Finishing the story, Vyasa tells Drupada, ‘It is thus that the five Indras came to be born on Earth, O Drupada, and the maiden whose tears were golden lotuses was none other than Sri, the goddess of wealth.

‘She has now taken birth in your house as Draupadi. She is the ordained wife of these five men.’

The Five-day Wedding

This convinces Drupada, and on that very day the wedding of Draupadi to the five Pandava brothers is performed.

Dhaumya, who has accompanied the Pandavas from his hermitage, performs all the required rites. It is said that the five brothers marry Draupadi on five successive days, one after the other.

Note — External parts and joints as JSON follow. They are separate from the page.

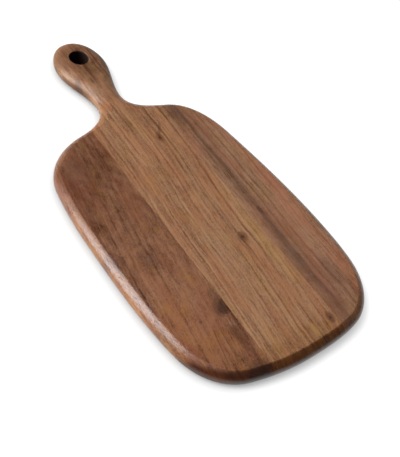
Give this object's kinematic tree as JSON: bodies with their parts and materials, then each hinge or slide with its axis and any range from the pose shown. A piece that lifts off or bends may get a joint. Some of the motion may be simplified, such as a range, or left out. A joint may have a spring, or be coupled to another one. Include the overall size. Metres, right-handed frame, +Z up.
{
  "type": "paddle charcuterie board",
  "caption": "Paddle-shaped wooden serving board of edge-glued staves with rounded edges, a waisted handle and a hanging hole.",
  "frame": {"origin": "middle of the board's bounding box, on the plane of its underside", "axes": "+Y along the grain from the end to the handle's tip, +X to the right seen from above, +Z up through the thickness"},
  "size_m": [0.238, 0.47, 0.019],
  "materials": {
    "dark_walnut": "oiled, satin",
    "light_walnut": "oiled, satin",
    "streaked_walnut": "oiled, satin"
  },
  "bodies": {
    "root": {"left_stave": "dark_walnut", "centre_stave": "light_walnut", "right_stave": "streaked_walnut"}
  },
  "joints": []
}
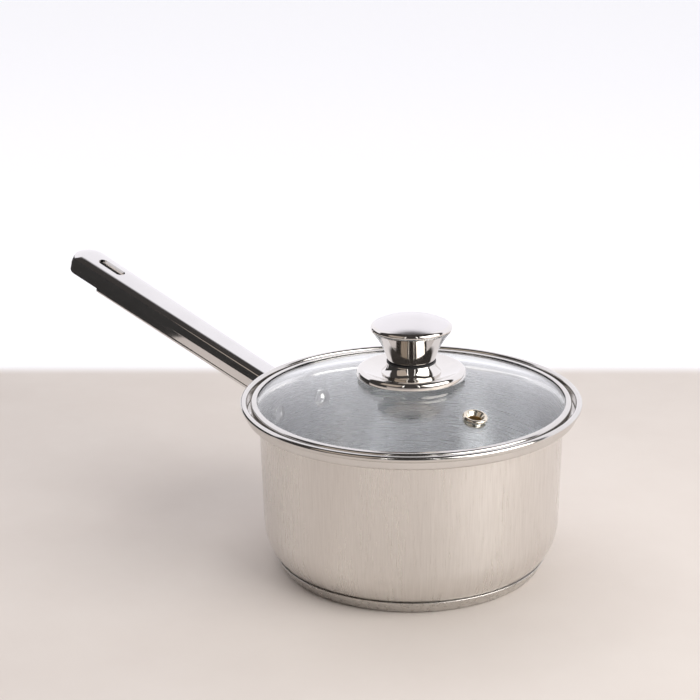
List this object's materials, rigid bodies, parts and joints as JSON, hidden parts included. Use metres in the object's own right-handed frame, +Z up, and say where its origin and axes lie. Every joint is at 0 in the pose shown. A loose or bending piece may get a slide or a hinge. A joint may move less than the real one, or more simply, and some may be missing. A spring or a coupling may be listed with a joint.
{
  "type": "saucepan with glass lid",
  "caption": "Round stainless steel saucepan with a long hollow handle and a domed glass lid with a steel rim, steam vent and waisted metal knob.",
  "frame": {"origin": "centre of the base's underside, on the surface that the pan stands on", "axes": "+Z up along the pan's axis; the handle lies along -X and rises; +Y completes the right-handed frame"},
  "size_m": [0.3345, 0.1756, 0.1331],
  "materials": {
    "satin_steel": "satin, fine vertical brushing",
    "base_steel": "fine turned finish",
    "polished_steel": "mirror polished stainless steel",
    "plain_steel": "plain pressed finish",
    "aluminium": "plain",
    "clear_glass": "clear tempered",
    "dark_seal": "matte",
    "clear_silicone": "translucent",
    "vent_steel": "polished, warm tint"
  },
  "bodies": {
    "pan": {"pan_shell": "satin_steel", "base_core": "aluminium", "base_cap": "base_steel", "handle_bracket": "plain_steel", "handle_rivets": "plain_steel", "handle_upper_shell": "polished_steel", "handle_lower_shell": "polished_steel"},
    "lid": {"lid_glass": "clear_glass", "lid_rim_band": "polished_steel", "lid_rim_seal": "dark_seal", "vent_eyelet": "vent_steel", "vent_gasket": "clear_silicone", "knob_plate": "polished_steel", "knob_collar": "polished_steel", "knob_spacer_ring": "dark_seal", "knob_body": "polished_steel", "knob_cap": "polished_steel", "knob_bush": "aluminium", "knob_screw": "plain_steel", "knob_washer": "plain_steel", "knob_upper_gasket": "clear_silicone", "knob_lower_gasket": "clear_silicone"}
  },
  "joints": [
    {"name": "lid_lift", "type": "slide", "parent": "pan", "child": "lid", "axis": [0, 0, 1], "range_m": [0, 0.12]}
  ]
}
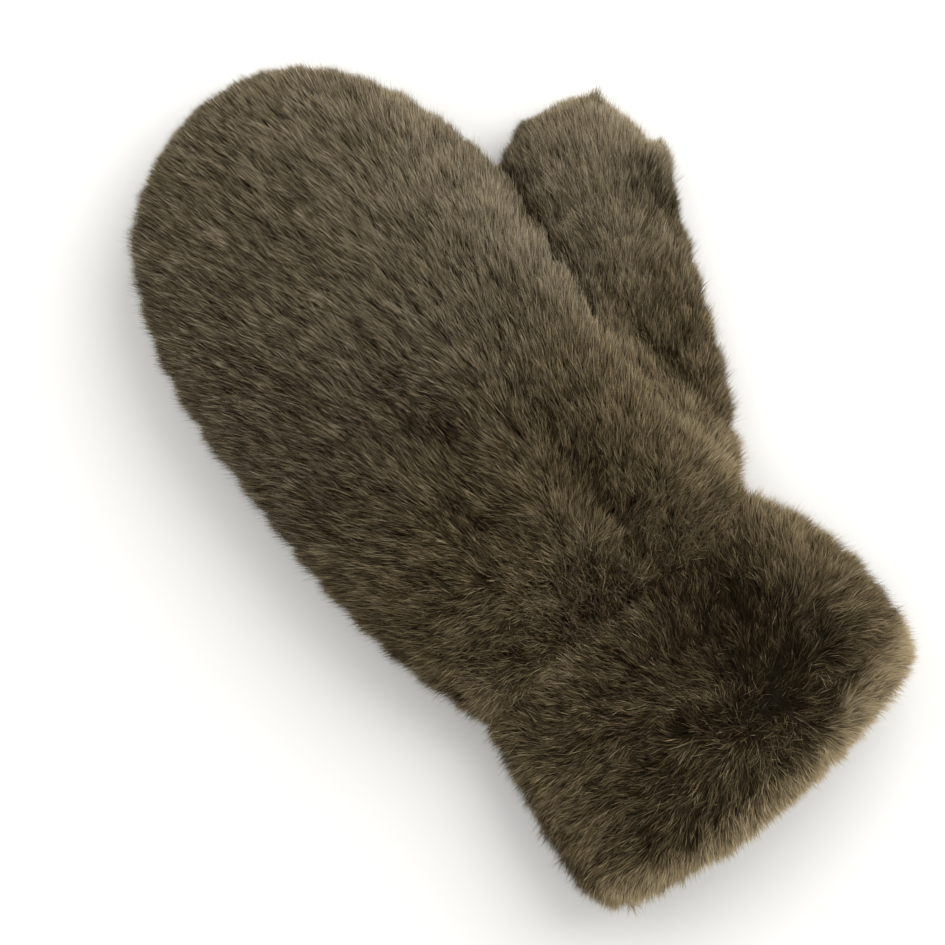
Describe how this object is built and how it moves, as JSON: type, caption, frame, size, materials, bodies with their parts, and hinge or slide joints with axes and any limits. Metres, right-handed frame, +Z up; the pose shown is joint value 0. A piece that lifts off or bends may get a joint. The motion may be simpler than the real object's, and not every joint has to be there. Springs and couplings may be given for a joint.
{
  "type": "fur mitten",
  "caption": "Long deep-pile fur mitten for the left hand, with a padded rounded hand, a splayed thumb and a flared cuff sewn on at a gathered wrist.",
  "frame": {"origin": "centre of the footprint, on the surface that the mitten rests on", "axes": "+Y from the cuff's mouth to the fingertips, +X to the thumb's side, +Z up from the palm through the back"},
  "size_m": [0.1834, 0.2984, 0.0534],
  "materials": {
    "fur": "matte deep pile",
    "cuff_fur": "matte deep pile, darker"
  },
  "bodies": {
    "root": {"hand_back": "fur", "hand_palm": "fur", "thumb": "fur", "cuff": "cuff_fur"}
  },
  "joints": []
}
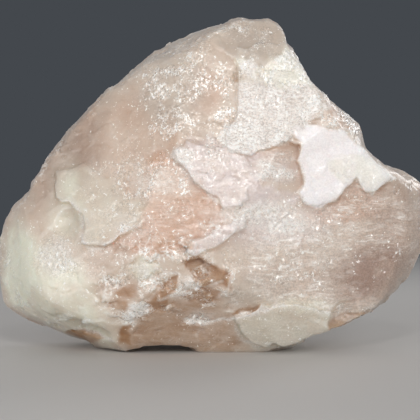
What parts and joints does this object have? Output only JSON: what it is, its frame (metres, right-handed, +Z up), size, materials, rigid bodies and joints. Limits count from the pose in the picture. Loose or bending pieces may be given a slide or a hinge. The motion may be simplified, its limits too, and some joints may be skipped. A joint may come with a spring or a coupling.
{
  "type": "rough morganite crystal",
  "caption": "Rough, rounded-triangular chunk of milky peach-pink beryl, with stepped breaks, shell-shaped scars and frosted flakes, standing on a flat break.",
  "frame": {"origin": "bottom centre of the bounding box, in the plane the stone rests on", "axes": "+Z up; +X along the stone's width, to the right as its broad front is seen; the broad front looks along -Y"},
  "size_m": [0.05, 0.0246, 0.038],
  "materials": {
    "morganite": "milky, slightly see-through, glassy on the smooth breaks and frosted white on the granular ones"
  },
  "bodies": {
    "root": {"morganite_crystal": "morganite"}
  },
  "joints": []
}
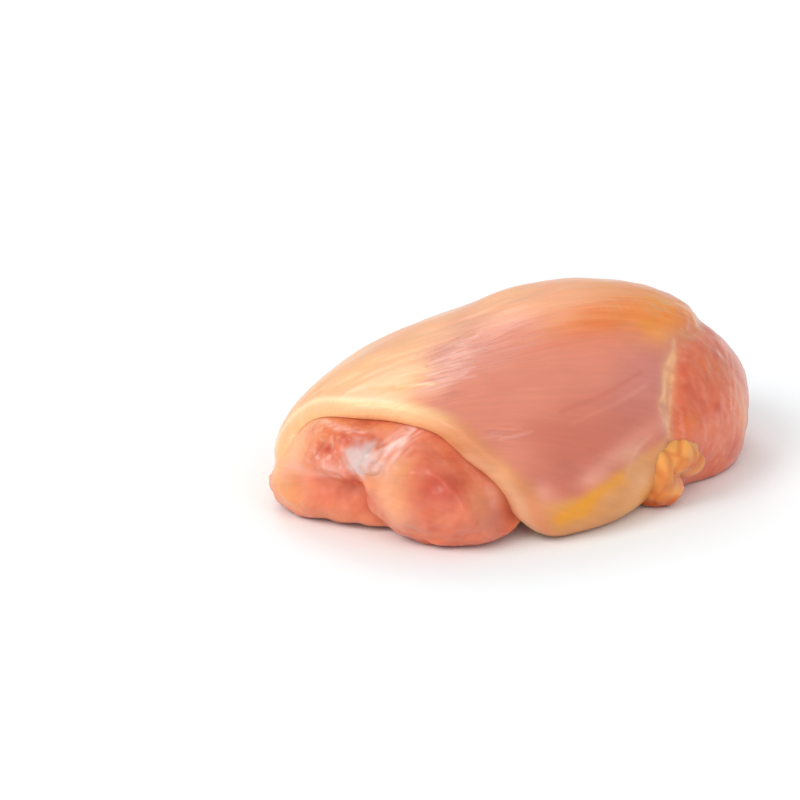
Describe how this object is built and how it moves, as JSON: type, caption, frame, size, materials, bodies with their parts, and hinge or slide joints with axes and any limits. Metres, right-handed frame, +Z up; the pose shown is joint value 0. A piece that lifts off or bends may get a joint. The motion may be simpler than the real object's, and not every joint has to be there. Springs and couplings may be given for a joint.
{
  "type": "raw chicken thigh",
  "caption": "Raw skinless chicken thigh on the bone, lying smooth side up, with a lip of fascia round its cut end and a knob of fat.",
  "frame": {"origin": "on the table, under the middle of the thigh's bounding box", "axes": "+X along the thigh toward the round muscle at the hip end, -X the cut end with the knuckle; -Y the side with the knob of fat; +Z up from the table"},
  "size_m": [0.1012, 0.0684, 0.0343],
  "materials": {
    "meat": "moist raw poultry muscle under translucent fascia, with pale yellow fat",
    "cartilage": "wet bluish white cartilage and bone"
  },
  "bodies": {
    "root": {"thigh_meat": "meat", "thigh_bone": "cartilage"}
  },
  "joints": []
}
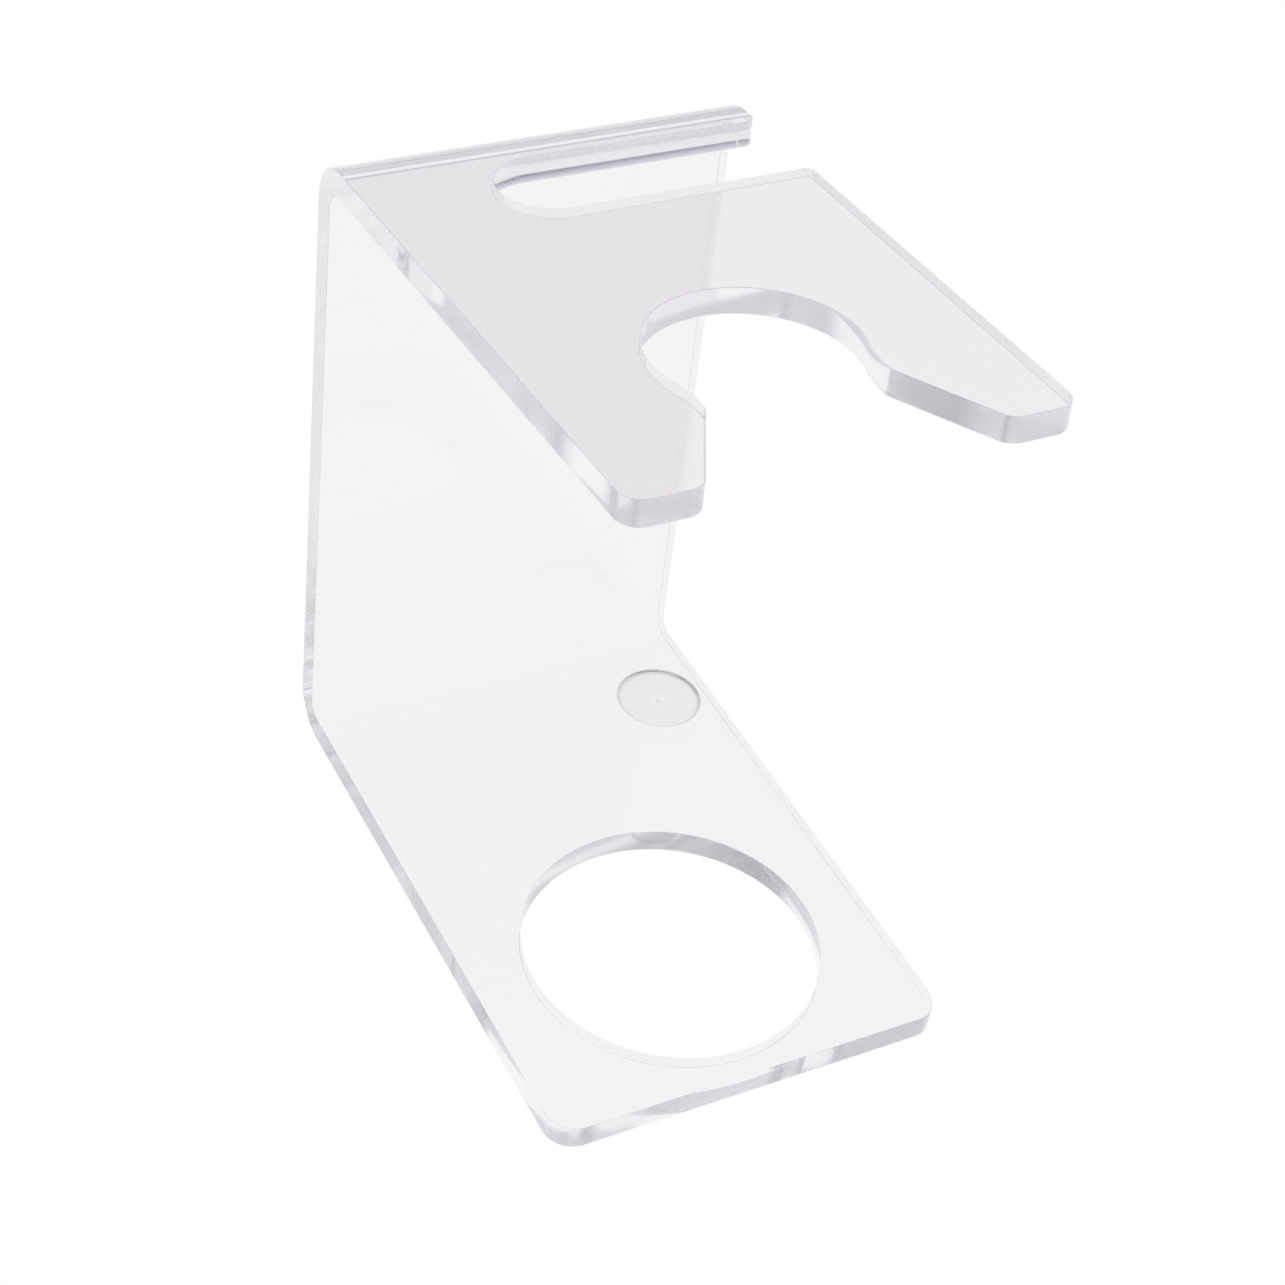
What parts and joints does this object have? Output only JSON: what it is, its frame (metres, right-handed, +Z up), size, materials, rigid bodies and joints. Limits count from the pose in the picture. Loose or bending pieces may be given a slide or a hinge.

Kunti blesses Draupadi that she might be as good a wife as Shachi is to Indra, Swaha to Vibhavasu, Rohini to Soma, Damayanti to Nala, Bhadra to Vaishravana, Arundhati to Vasishtha, and Lakshmi to Vishnu.

Krishna, the Yadava prince, heaps gifts upon the newlyweds (cannot say couple) brought from Dwaraka and a host of other countries of Aryavarta, thus establishing himself as a staunch ally of Panchala.

The Vyvahika Parva ends on this note, amid cheers of celebration in Panchala.

Vidura is Sent

Meanwhile, news of this wedding reaches Hastinapur.

Duryodhana and Karna are eager to attack the Pandavas right then, but when the proposal is put before Bhishma and Drona, the two elders aver, recommending instead that the Pandavas should be invited back to Hastinapur.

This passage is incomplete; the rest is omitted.